I had referred to the baldness of the note by Fisher and the ampler, more generous, character of his conversation. Mr. MacDonald admitted this disparity but assured me that it was not merely personal to Fisher. It was because Fisher knew the mind of his political chiefs that he had spoken to me in the rather freer and fuller sense that he had.

Mr. MacDonald said that after this talk with me he was rather doubtful about whether he would write the personal note to the President. He thought he would like ￿to sleep on it' and see me again on Thursday.

Whilst it is clear that the decision on the question of this minute will turn upon considerations wholly outside my province I conceive it nevertheless to be incumbent upon me to state what I think is the atmosphere on this side. In the case of Mr. MacDonald I do not doubt that he is absolutely sincere in his wish to find a solution, and I am not being cynical when I observe that such a solution would materially assist his own personal ambition in the world of politics. He assured me that there are several important members of the Cabinet who are anxious to go a long way to reach a settlement with us. They are not prepared for a settlement at any price but he thinks that they are ready just now to go much farther than they were a year ago.

He said that on Saturday next he was about to go to Geneva but if there were any development on this question he would fly back here immediately. He regarded Geneva as a long way secondary to the question of Ireland.
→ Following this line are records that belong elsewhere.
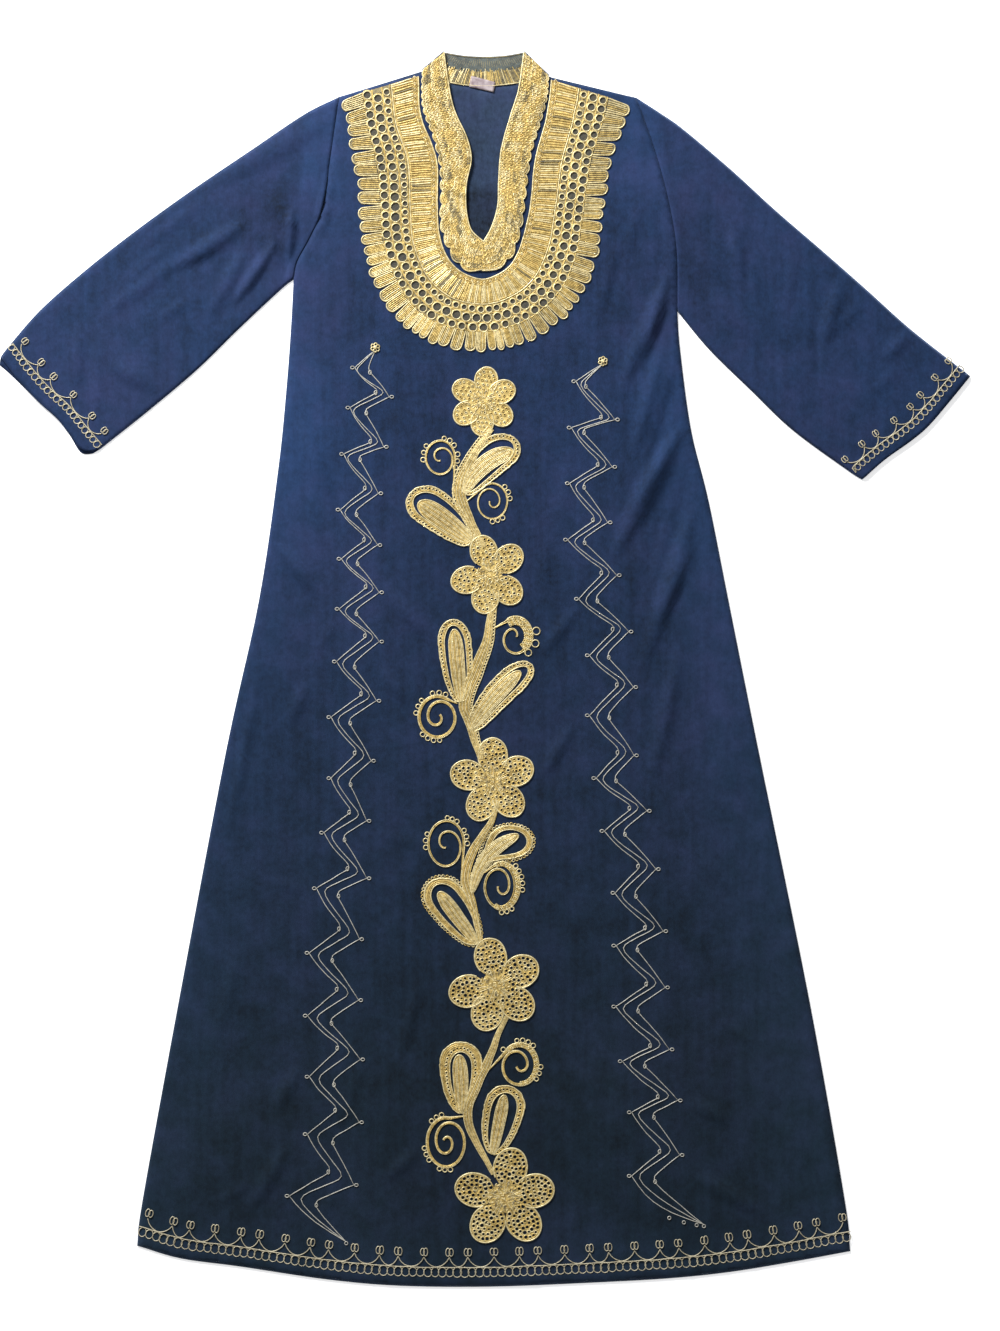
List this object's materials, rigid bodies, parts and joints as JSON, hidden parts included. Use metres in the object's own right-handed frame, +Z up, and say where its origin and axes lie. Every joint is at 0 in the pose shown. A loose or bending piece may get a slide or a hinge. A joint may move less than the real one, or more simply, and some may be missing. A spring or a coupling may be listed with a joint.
{
  "type": "moroccan caftan",
  "caption": "Long A-line caftan with three-quarter sleeves, stand collar, neck slit and raised cord embroidery, laid flat with its front up.",
  "frame": {"origin": "under the middle of the whole box, on the surface that the caftan lies on", "axes": "+Z up from the surface and out of the front of the garment, +Y from hem to collar, +X towards the garment's left arm, which is on the right seen from above"},
  "size_m": [1.071, 1.3588, 0.0112],
  "materials": {
    "navy_cloth": "soft matt woven cloth with a fine grain",
    "gold_cord": "couched metallic cord with a satin shine",
    "label_cloth": "smooth woven tape, blank"
  },
  "bodies": {
    "root": {"back_panel": "navy_cloth", "front_panel": "navy_cloth", "left_sleeve": "navy_cloth", "right_sleeve": "navy_cloth", "collar": "gold_cord", "neck_label": "label_cloth", "yoke_braid": "gold_cord", "yoke_rings": "gold_cord", "yoke_fan": "gold_cord", "flower_1": "gold_cord", "flower_2": "gold_cord", "flower_3": "gold_cord", "flower_4": "gold_cord", "flower_5": "gold_cord", "spray_1": "gold_cord", "spray_2": "gold_cord", "spray_3": "gold_cord", "spray_4": "gold_cord", "zigzag_left": "gold_cord", "zigzag_right": "gold_cord", "hem_border": "gold_cord", "cuff_border_left": "gold_cord", "cuff_border_right": "gold_cord"}
  },
  "joints": []
}
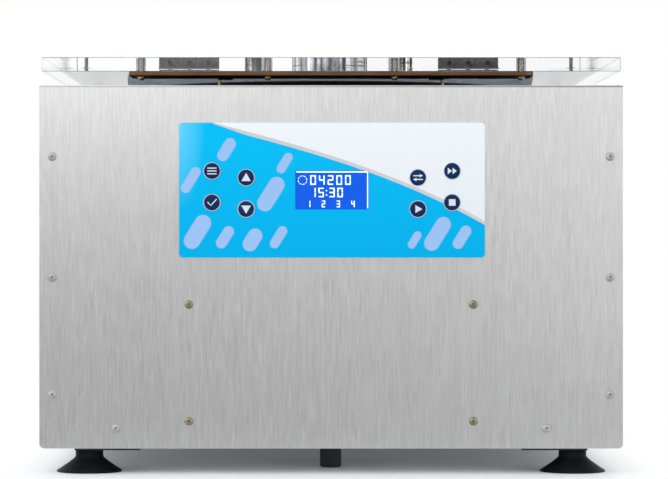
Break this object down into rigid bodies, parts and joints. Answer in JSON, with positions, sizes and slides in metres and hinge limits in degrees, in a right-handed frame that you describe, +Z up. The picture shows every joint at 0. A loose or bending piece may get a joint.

I do not think anyone listening to Mr. MacDonald could leave him without feeling that the British are anxious to find a solution. Subject as I said earlier to considerations which are not properly my business, I would, with great respect, suggest that on the principle of getting what we can when we can we should not let slip an opportunity which offers just now apparently of getting something from the British. The fact that that something is a part only and less than the whole of our requirement may be no conclusive reason for our not taking it, always provided of course that there are not losses to offset the gain.